DATA SHOWN -

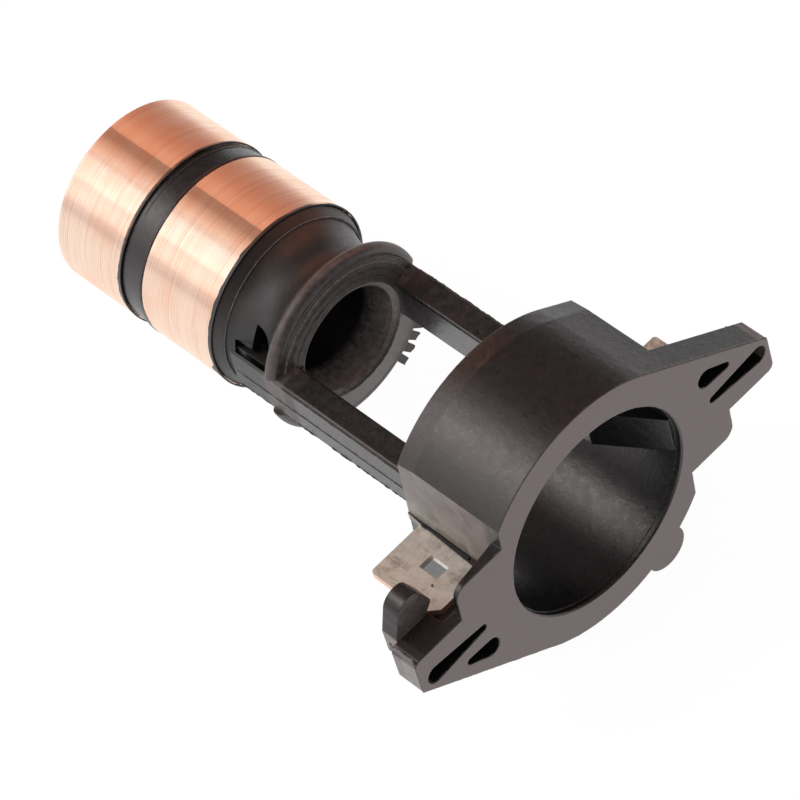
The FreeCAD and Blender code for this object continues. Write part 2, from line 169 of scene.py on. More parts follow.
class Tree:
    """A node tree, with short ways to add nodes and to link or set their inputs."""

    def __init__(self, node_tree):
        self.node_tree = node_tree
        node_tree.nodes.clear()

    def add(self, kind, settings=None, **inputs):
        """A new node; an input's name is written with _ for each space."""
        node = self.node_tree.nodes.new(kind)
        for key, value in (settings or {}).items():
            setattr(node, key, value)
        for key, value in inputs.items():
            self.put(node, key.replace("_", " "), value)
        return node

    def put(self, node, name, value):
        """Link an input to a socket, or set it to a number or colour."""
        socket = node.inputs[name]
        if isinstance(value, bpy.types.NodeSocket):
            self.node_tree.links.new(value, socket)
        elif socket.type == "RGBA":
            socket.default_value = (*value, 1)
        else:
            socket.default_value = value

    def math(self, operation, first, second=0.0, clamp=False):
        node = self.add("ShaderNodeMath", {"operation": operation, "use_clamp": clamp})
        self.put(node, 0, first)
        self.put(node, 1, second)
        return node.outputs[0]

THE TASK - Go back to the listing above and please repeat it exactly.

SOLUTION -
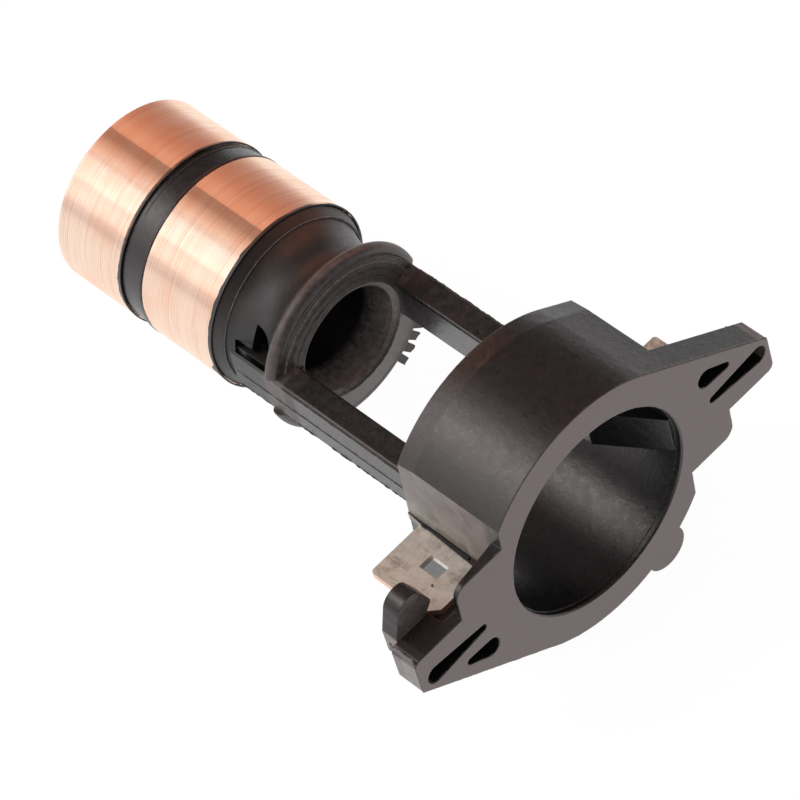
The FreeCAD and Blender code for this object continues. Write part 2, from line 169 of scene.py on. More parts follow.
class Tree:
    """A node tree, with short ways to add nodes and to link or set their inputs."""

    def __init__(self, node_tree):
        self.node_tree = node_tree
        node_tree.nodes.clear()

    def add(self, kind, settings=None, **inputs):
        """A new node; an input's name is written with _ for each space."""
        node = self.node_tree.nodes.new(kind)
        for key, value in (settings or {}).items():
            setattr(node, key, value)
        for key, value in inputs.items():
            self.put(node, key.replace("_", " "), value)
        return node

    def put(self, node, name, value):
        """Link an input to a socket, or set it to a number or colour."""
        socket = node.inputs[name]
        if isinstance(value, bpy.types.NodeSocket):
            self.node_tree.links.new(value, socket)
        elif socket.type == "RGBA":
            socket.default_value = (*value, 1)
        else:
            socket.default_value = value

    def math(self, operation, first, second=0.0, clamp=False):
        node = self.add("ShaderNodeMath", {"operation": operation, "use_clamp": clamp})
        self.put(node, 0, first)
        self.put(node, 1, second)
        return node.outputs[0]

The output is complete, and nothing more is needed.